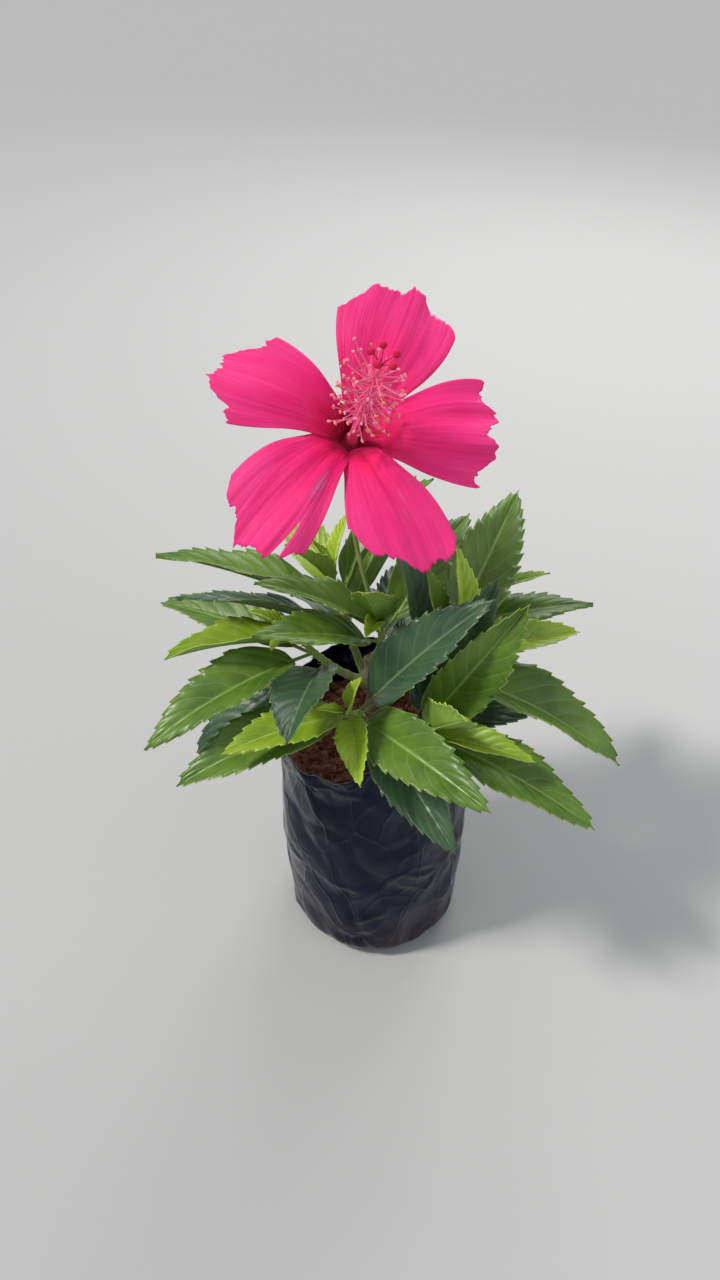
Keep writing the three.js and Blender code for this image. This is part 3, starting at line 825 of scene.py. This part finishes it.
def leaf_plan(shoot, order, shrink, tilt, turn):
    """A leaf of this order on its shoot, moved off its place by a turn and a tilt."""
    youth = order / (shoot.leaves - 1)
    chance = [scatter(order + 1, shoot.start + salt) for salt in range(6)]
    vary = leaf.vary
    length = leaf_length(shoot, youth) * (1 + vary.length * chance[0]) * shrink
    t = between(twig.leafy, youth**ageing.place)
    root = bezier(shoot.spine, t)
    ahead = heading(shoot.spine, t)
    outward = squared(polar(shoot.toward), ahead)
    angle = shoot.turn + order * spiral + vary.turn * chance[1] + turn
    radial = turned(outward, ahead.cross(outward), radians(angle))
    incline = between(leaf.incline, youth**ageing.incline) + vary.incline * chance[2] + tilt
    along = turned(ahead, radial, radians(incline))
    up = squared(ahead + Spot(0, 0, leaf.skyward), along)
    lateral = turned(up.cross(along), up, radians(vary.roll * chance[3]))
    return Sizes(
        youth=youth, key=order + 1 + 20 * shoot.start, length=length, along=along, lateral=lateral,
        root=root, ahead=ahead, radial=radial, up=along.cross(lateral),
        base=root + along * max(2.2, length * between(leaf.petiole, youth)),
        fold=radians(between(leaf.fold, youth) + vary.fold * chance[4]),
        bend=max(leaf.straightest, between(leaf.bend, youth) + vary.bend * chance[5]),
    )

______

Goal
Set down all of the data above, word for word.

The answer
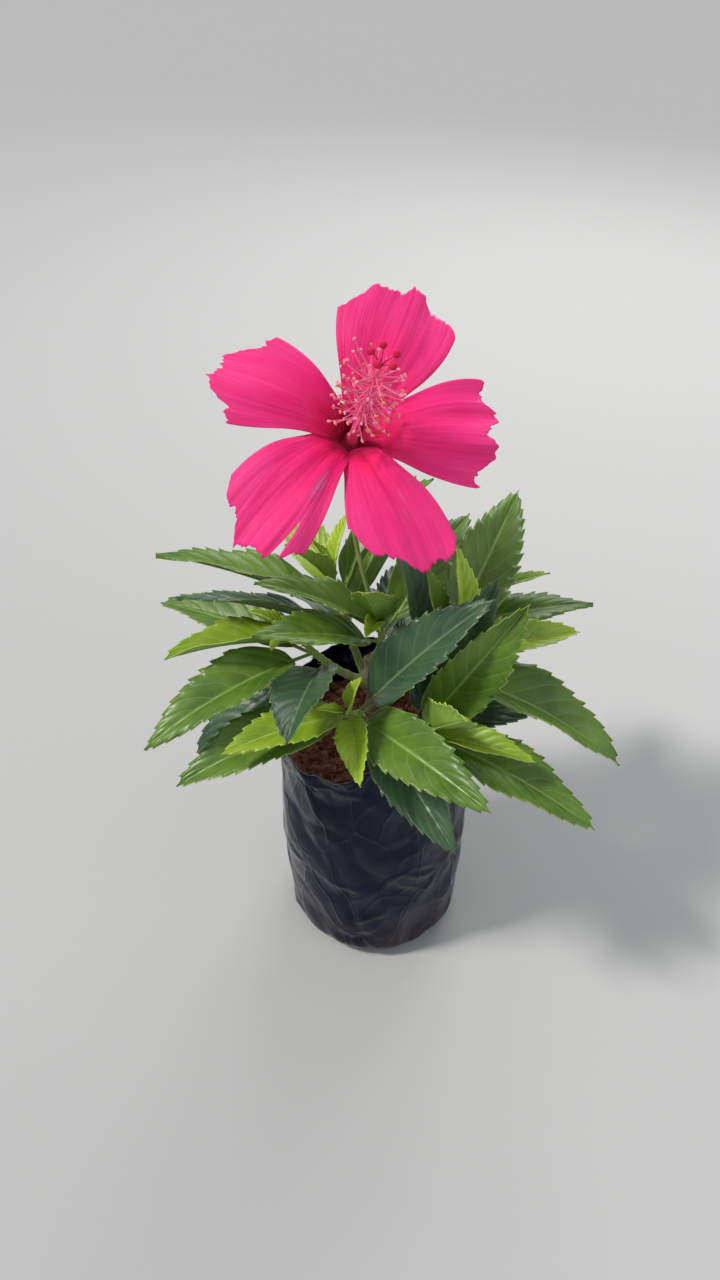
Keep writing the three.js and Blender code for this image. This is part 3, starting at line 825 of scene.py. This part finishes it.
def leaf_plan(shoot, order, shrink, tilt, turn):
    """A leaf of this order on its shoot, moved off its place by a turn and a tilt."""
    youth = order / (shoot.leaves - 1)
    chance = [scatter(order + 1, shoot.start + salt) for salt in range(6)]
    vary = leaf.vary
    length = leaf_length(shoot, youth) * (1 + vary.length * chance[0]) * shrink
    t = between(twig.leafy, youth**ageing.place)
    root = bezier(shoot.spine, t)
    ahead = heading(shoot.spine, t)
    outward = squared(polar(shoot.toward), ahead)
    angle = shoot.turn + order * spiral + vary.turn * chance[1] + turn
    radial = turned(outward, ahead.cross(outward), radians(angle))
    incline = between(leaf.incline, youth**ageing.incline) + vary.incline * chance[2] + tilt
    along = turned(ahead, radial, radians(incline))
    up = squared(ahead + Spot(0, 0, leaf.skyward), along)
    lateral = turned(up.cross(along), up, radians(vary.roll * chance[3]))
    return Sizes(
        youth=youth, key=order + 1 + 20 * shoot.start, length=length, along=along, lateral=lateral,
        root=root, ahead=ahead, radial=radial, up=along.cross(lateral),
        base=root + along * max(2.2, length * between(leaf.petiole, youth)),
        fold=radians(between(leaf.fold, youth) + vary.fold * chance[4]),
        bend=max(leaf.straightest, between(leaf.bend, youth) + vary.bend * chance[5]),
    )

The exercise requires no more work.